After nearly twenty years of counseling the very top executives and management around the world, I can tell you the most successful leaders are curious, broadly educated people who can read both a novel and a spreadsheet.

 

It is important to be able to think both algorithmically and critically. Algorithmic thinking uses artificial intelligence to break things down so the can be analyzed. Sensemaking—using “human intelligence to develop a sensitivity toward meaningful differences—what matters to other people as well as ourselves,” connects things and puts them in context. Instead of looking for the signal in the noise and separating it, it appreciates the noise as the “background practices” of our culture(s). It is how we relate to the world around us, or as Madsbjerg writes, “to the many different worlds we inhabit.” In a world awash in algorithmic thinking, it is important to remember its limitations.

 

Algorithmic thinking can go wide—processing trillions of terabytes of data per second—but only sensemaking can go deep.

 

Put another way:

 

Big data offers information without explanations for it.

 

And, in our interpretation, we can miss a lot. Big data can never be completely unbiased or neutral. Not only it is built on a base of human assumptions and outlook, it is stripped of other critical pieces of information and context. Madjsberg offers a great metaphor:

 

A white swan seems red in a red light; to understand the color of swans, we also have to understand the properties of light. Facts, in other words, always live in a context, and hacking them into discrete data points renders them meaningless and incomplete.

 

In age in which algorithms tailor what we see in our news feeds, in which the personalization of the media we consume leads to ever more polarization, we need to find a way to break out, to broaden our understanding of the world and our empathy toward others. The humanities are key to that, at the same time they are being discounted as important by the leaders of today's preeminent business powers in Silicon Valley, where the humanities are seen as passé.

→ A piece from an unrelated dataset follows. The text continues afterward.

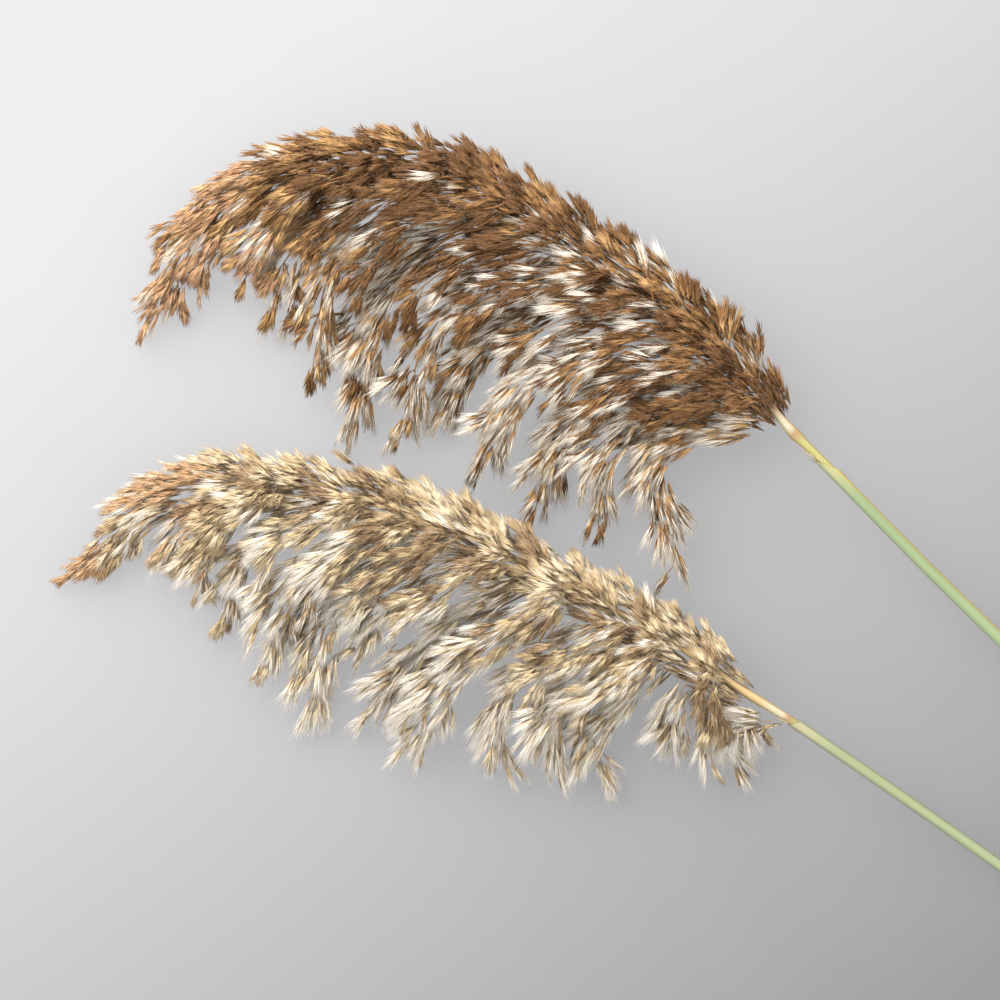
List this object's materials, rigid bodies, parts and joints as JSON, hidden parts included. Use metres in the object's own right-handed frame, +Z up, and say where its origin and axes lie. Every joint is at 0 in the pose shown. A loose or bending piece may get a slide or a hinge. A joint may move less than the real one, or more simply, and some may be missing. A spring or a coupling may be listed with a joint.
{
  "type": "bunch of reeds",
  "caption": "Cut common reeds with drooping feathery plumes on slender stems in green leaf sheaths, lying side by side on a surface.",
  "frame": {"origin": "on the surface that the bunch lies on, under the middle of the bunch's box", "axes": "+Z up from the surface, towards the camera of the picture; +X to the picture's right, where the stems are cut; +Y to the picture's top"},
  "size_m": [0.5493, 0.4173, 0.0531],
  "materials": {
    "stem": "smooth straw-yellow culm with fine lengthwise streaks",
    "sheath": "dull pale green leaf sheath with fine ribs",
    "upper_plume": "brown pointed husks with silvery silk",
    "lower_plume": "pale straw husks with white silk"
  },
  "bodies": {
    "root": {"lower_leaf_sheath": "sheath", "lower_side_branch_01": "lower_plume", "lower_side_branch_02": "lower_plume", "lower_side_branch_03": "lower_plume", "lower_side_branch_04": "lower_plume", "lower_side_branch_05": "lower_plume", "lower_side_branch_06": "lower_plume", "lower_side_branch_07": "lower_plume", "lower_side_branch_08": "lower_plume", "lower_side_branch_09": "lower_plume", "lower_side_branch_10": "lower_plume", "lower_side_branch_11": "lower_plume", "lower_side_branch_12": "lower_plume", "lower_side_branch_13": "lower_plume", "lower_side_branch_14": "lower_plume", "lower_stem": "stem", "lower_tip_branch": "lower_plume", "lower_top_branch_01": "lower_plume", "lower_top_branch_02": "lower_plume", "lower_top_branch_03": "lower_plume", "lower_top_branch_04": "lower_plume", "lower_top_branch_05": "lower_plume", "lower_top_branch_06": "lower_plume", "lower_top_branch_07": "lower_plume", "lower_top_branch_08": "lower_plume", "lower_top_branch_09": "lower_plume", "lower_under_branch_01": "lower_plume", "lower_under_branch_02": "lower_plume", "lower_under_branch_03": "lower_plume", "lower_under_branch_04": "lower_plume", "lower_under_branch_05": "lower_plume", "upper_leaf_sheath": "sheath", "upper_side_branch_01": "upper_plume", "upper_side_branch_02": "upper_plume", "upper_side_branch_03": "upper_plume", "upper_side_branch_04": "upper_plume", "upper_side_branch_05": "upper_plume", "upper_side_branch_06": "upper_plume", "upper_side_branch_07": "upper_plume", "upper_side_branch_08": "upper_plume", "upper_side_branch_09": "upper_plume", "upper_side_branch_10": "upper_plume", "upper_side_branch_11": "upper_plume", "upper_stem": "stem", "upper_tip_branch": "upper_plume", "upper_top_branch_01": "upper_plume", "upper_top_branch_02": "upper_plume", "upper_top_branch_03": "upper_plume", "upper_top_branch_04": "upper_plume", "upper_top_branch_05": "upper_plume", "upper_top_branch_06": "upper_plume", "upper_top_branch_07": "upper_plume", "upper_top_branch_08": "upper_plume", "upper_top_branch_09": "upper_plume", "upper_under_branch_01": "upper_plume", "upper_under_branch_02": "upper_plume", "upper_under_branch_03": "upper_plume", "upper_under_branch_04": "upper_plume", "upper_under_branch_05": "upper_plume"}
  },
  "joints": []
}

As the data and disruption ethos of Silicon Valley seeps into the broader business culture, even into popular culture, we risk losing sight of that rich reality—of any reality, really. It leads to bad decisions, because they are made on false assumptions, or no assumptions at all, assuming its data is pure rather than bathed in the dirty bathwater of human bias. Our bias is often a result of the culture we live in, and understanding culture matters. Yes, human understanding and reason is flawed and biased, but that doesn’t mean we ought to get rid of it altogether. We should use data to help uncover our biases and account for them while making decisions. But we need not, and should not, throw the proverbial baby out with the bathwater. Bringing in data should be a part of the decision-making process, not the process itself.

 

By putting technology above us, we stop synthesizing data from other sources. We miss out on a sustainable efficiency that comes from holistic thinking, not optimization.

 

Whereas the Silicon Valley orthodoxy eschews theory for raw data to understand the world, Masjberg brings philosophy and theories from the humanities to bear on the problems at hand. And he has helped companies put them into practice around the world. His first example is of how his team helped Ford think beyond its traditional engineering culture and immerse itself in the worlds its customers inhabit (which is important, because lane assist technology may be great in Detroit, but it doesn’t work so well in countries where traffic lanes don’t really exist, which if you’ve ever driven in India, you know they don’t).

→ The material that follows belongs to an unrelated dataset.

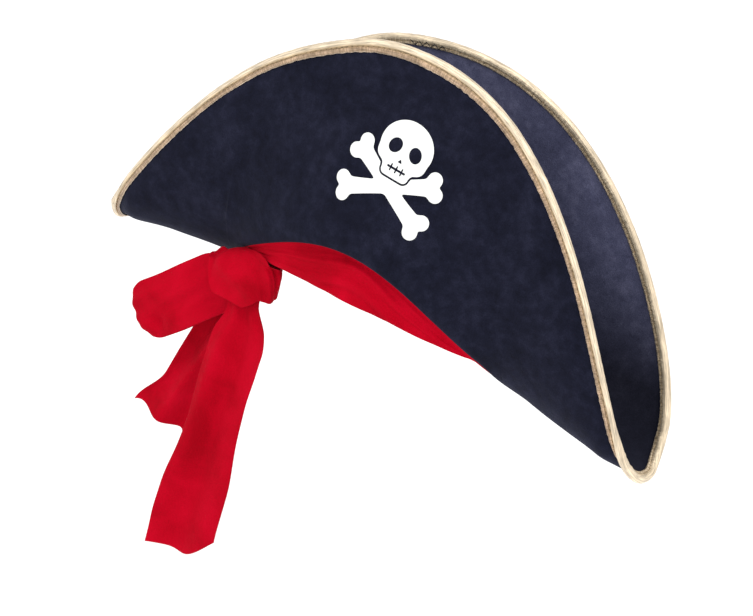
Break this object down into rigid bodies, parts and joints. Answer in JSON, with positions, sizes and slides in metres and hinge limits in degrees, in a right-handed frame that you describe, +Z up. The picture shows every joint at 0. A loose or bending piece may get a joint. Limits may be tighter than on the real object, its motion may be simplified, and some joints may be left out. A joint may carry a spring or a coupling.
{
  "type": "pirate hat",
  "caption": "Costume pirate hat with turned-up brim flaps, gold edge binding, skull print, soft crown and a red bandana with swinging tails.",
  "frame": {"origin": "centre of the head opening, at the level of the band's lower edge at the front and back", "axes": "+Z up, front of the hat towards -Y, the two tips along +X and -X, the knot on the -X side"},
  "size_m": [0.45, 0.1425, 0.4278],
  "materials": {
    "velvet": "black-navy short-pile velvet",
    "foam": "stiff felted foam sheet inside the brim",
    "gold_cloth": "pale gold metallic cloth",
    "gold_thread": "gold sewing thread",
    "black_thread": "black sewing thread",
    "lining": "thin black woven lining",
    "sweatband": "black woven sweatband",
    "red_cloth": "bright red brushed knit",
    "print": "white transfer film"
  },
  "bodies": {
    "hat": {"front_brim_outer": "velvet", "front_brim_core": "foam", "front_brim_inner": "velvet", "back_brim_outer": "velvet", "back_brim_core": "foam", "back_brim_inner": "velvet", "edge_binding": "gold_cloth", "binding_thread": "gold_thread", "keel_thread": "black_thread", "brim_seam_thread": "black_thread", "crown_side": "velvet", "crown_top": "velvet", "crown_lining": "lining", "sweatband": "sweatband", "bandana_band": "red_cloth", "bandana_knot": "red_cloth", "skull_print": "print"},
    "long_tail": {"tail_long": "red_cloth"},
    "middle_tail": {"tail_middle": "red_cloth"},
    "loop": {"bow_loop": "red_cloth"}
  },
  "joints": [
    {"name": "long_tail_swing", "type": "hinge", "parent": "hat", "child": "long_tail", "pos_m": [-0.077, -0.053, -0.027], "axis": [0, 1, 0], "range_deg": [-22, 22]},
    {"name": "middle_tail_swing", "type": "hinge", "parent": "hat", "child": "middle_tail", "pos_m": [-0.088, -0.035, -0.027], "axis": [0, 1, 0], "range_deg": [-18, 22]},
    {"name": "loop_swing", "type": "hinge", "parent": "hat", "child": "loop", "pos_m": [-0.092, -0.044, -0.023], "axis": [0, 1, 0], "range_deg": [-12, 14]}
  ]
}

He leans toward philosophers of the phenomenological tradition who believe ”our greatest skills and innovations are not the result of conscious thought.” That sounds counterintuitive, and there’s a reason for that:

 

Though this seems obvious when we discuss acquiring a new language, it is actually in radical contradiction to the prevailing norms in many corporations, institutions, and even education systems that explicitly and tacitly assert that our greatest skills are exhibited when we are sitting alone thinking abstract thoughts.

 

Perhaps we should remember the great thinkers who made us aware of how flawed and irrational our thinking can be in the first place—Amos Tversky and Daniel Kahneman—were psychologists, not data scientists. And they understood the power of intuition and unconscious thinking in our greatest flashes of insight, even as they warned against irrational leaps of judgment. Madsjberg tells us:

 

In his famous book from 2011, Thinking, Fast and Slow, psychologist Daniel Kahneman wrote that the more knowledge we have stored away—the furnishing of our minds—the more adept we are at these so-called flashes of intuition …

 

Original ideas require openness and grace more than will, even if they are the result of painful deliberation, and require will to apply. Do not discount the data, but do not discard your ability to see beyond it, either. We need to be able to read both a novel and a spreadsheet to be successful in today’s world. We need to be able to make sense to make meaning, to have a perspective and point of view to make progress.

 

We recognize patterns—distilled from both scientific facts and practical reality, from both existing situations and future possibilities—that shed light on insights and, ultimately, help us form a genuine perspective. And perspectives, in the long run, always prove far more profitable—to both your bank account and your life—than confinement in a cage of data.

 

I don’t know about you, but I would like to immerse myself in the world while I still have time on it. And while the digital world has added to our experience and understanding, it will eventually limit it if we discard the richness of other worlds. We should not become so enamored of digital and technical data that we ignore the real world data all around us. It leads not only to a less informed understanding, but to a less enriching life:

 

We are so fixated on staring at the oracle of the GPS that we have lost all sensitivity to the stars shining right above our heads.

 

So choose to live in and study the world, not just an interpretation of it. Data is important, but with Masjberg’s approach to sensemaking, we have a better chance of putting it in the proper context and using it to enrich our lives and our understanding. Sensemaking helps us navigate the world by encouraging us to include all the data in our decisions, human and technical.